Records that describe objects:
+++

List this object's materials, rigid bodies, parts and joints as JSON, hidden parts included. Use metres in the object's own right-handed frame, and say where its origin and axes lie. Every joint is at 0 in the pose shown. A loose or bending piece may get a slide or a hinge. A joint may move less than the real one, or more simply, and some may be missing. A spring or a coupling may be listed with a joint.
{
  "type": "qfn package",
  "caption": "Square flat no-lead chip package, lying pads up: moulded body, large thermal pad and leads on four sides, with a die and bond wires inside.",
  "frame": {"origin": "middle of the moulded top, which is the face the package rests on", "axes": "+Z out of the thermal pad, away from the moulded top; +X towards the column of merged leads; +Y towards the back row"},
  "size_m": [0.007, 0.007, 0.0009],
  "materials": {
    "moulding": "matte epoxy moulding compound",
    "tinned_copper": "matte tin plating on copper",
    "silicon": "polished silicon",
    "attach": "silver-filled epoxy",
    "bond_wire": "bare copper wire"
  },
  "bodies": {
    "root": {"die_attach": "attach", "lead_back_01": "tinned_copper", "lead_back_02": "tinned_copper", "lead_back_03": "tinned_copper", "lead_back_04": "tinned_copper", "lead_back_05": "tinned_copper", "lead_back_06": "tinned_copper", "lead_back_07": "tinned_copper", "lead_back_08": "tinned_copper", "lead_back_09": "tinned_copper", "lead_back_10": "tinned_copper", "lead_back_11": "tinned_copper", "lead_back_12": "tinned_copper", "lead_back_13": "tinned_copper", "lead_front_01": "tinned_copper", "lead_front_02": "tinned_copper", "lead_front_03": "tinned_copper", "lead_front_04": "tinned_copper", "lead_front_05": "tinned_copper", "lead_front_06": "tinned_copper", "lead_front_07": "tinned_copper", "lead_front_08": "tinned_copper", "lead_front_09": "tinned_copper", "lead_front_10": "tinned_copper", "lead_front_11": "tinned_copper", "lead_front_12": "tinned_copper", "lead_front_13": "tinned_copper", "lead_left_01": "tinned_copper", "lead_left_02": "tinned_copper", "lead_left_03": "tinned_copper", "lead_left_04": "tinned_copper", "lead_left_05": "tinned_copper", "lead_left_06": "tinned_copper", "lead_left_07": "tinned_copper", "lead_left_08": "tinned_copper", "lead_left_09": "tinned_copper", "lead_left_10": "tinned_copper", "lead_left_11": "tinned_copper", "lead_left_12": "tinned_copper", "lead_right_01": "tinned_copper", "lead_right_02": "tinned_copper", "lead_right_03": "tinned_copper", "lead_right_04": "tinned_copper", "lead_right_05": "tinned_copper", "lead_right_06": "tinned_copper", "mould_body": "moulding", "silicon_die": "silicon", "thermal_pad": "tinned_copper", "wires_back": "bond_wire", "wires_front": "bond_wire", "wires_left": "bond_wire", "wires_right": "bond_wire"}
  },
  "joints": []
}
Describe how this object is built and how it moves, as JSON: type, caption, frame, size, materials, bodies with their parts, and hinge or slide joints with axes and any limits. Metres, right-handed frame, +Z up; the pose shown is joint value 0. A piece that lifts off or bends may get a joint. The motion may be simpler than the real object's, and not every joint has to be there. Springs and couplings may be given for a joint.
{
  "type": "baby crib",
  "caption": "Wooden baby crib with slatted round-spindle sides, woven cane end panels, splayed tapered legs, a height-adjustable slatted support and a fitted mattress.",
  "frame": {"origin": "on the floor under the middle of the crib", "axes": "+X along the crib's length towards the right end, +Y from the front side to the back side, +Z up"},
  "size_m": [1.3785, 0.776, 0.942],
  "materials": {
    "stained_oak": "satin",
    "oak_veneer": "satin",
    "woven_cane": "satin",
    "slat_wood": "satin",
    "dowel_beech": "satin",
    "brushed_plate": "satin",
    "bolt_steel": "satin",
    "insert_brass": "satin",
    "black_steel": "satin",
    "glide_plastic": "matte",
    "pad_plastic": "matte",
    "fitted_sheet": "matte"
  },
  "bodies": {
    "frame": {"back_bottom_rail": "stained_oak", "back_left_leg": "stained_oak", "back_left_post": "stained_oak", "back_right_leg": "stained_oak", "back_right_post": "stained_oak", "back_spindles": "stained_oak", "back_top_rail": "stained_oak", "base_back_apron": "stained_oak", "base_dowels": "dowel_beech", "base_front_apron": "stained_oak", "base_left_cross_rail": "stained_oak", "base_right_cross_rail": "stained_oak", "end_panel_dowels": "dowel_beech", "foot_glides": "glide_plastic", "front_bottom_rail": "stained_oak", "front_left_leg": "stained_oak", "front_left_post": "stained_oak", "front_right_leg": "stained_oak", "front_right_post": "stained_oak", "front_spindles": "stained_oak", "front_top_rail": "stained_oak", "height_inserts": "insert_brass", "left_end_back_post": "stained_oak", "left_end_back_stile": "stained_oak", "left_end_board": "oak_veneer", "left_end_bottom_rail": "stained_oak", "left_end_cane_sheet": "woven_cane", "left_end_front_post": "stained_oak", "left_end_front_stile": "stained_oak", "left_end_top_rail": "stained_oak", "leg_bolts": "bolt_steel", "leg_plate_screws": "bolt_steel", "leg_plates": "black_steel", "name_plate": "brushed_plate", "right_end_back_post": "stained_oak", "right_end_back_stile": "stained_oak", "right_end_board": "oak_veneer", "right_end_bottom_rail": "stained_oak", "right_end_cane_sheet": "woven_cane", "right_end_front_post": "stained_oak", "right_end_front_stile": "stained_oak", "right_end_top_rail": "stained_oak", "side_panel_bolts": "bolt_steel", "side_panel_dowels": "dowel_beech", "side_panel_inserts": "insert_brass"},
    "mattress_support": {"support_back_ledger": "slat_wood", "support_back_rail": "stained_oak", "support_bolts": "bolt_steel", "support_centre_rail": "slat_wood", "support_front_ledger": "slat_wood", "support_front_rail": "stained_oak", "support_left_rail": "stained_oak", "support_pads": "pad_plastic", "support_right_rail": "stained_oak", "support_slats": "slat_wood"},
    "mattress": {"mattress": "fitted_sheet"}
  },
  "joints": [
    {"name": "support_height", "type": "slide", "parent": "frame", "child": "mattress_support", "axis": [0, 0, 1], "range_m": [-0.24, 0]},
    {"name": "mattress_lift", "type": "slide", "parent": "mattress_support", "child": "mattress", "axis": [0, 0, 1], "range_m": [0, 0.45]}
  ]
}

+++

- _Short problem_
Scan the data above; copy every line where "joints" appears.

- _Task result_
List this object's materials, rigid bodies, parts and joints as JSON, hidden parts included. Use metres in the object's own right-handed frame, and say where its origin and axes lie. Every joint is at 0 in the pose shown. A loose or bending piece may get a slide or a hinge. A joint may move less than the real one, or more simply, and some may be missing. A spring or a coupling may be listed with a joint.
  "joints": []
Describe how this object is built and how it moves, as JSON: type, caption, frame, size, materials, bodies with their parts, and hinge or slide joints with axes and any limits. Metres, right-handed frame, +Z up; the pose shown is joint value 0. A piece that lifts off or bends may get a joint. The motion may be simpler than the real object's, and not every joint has to be there. Springs and couplings may be given for a joint.
  "joints": [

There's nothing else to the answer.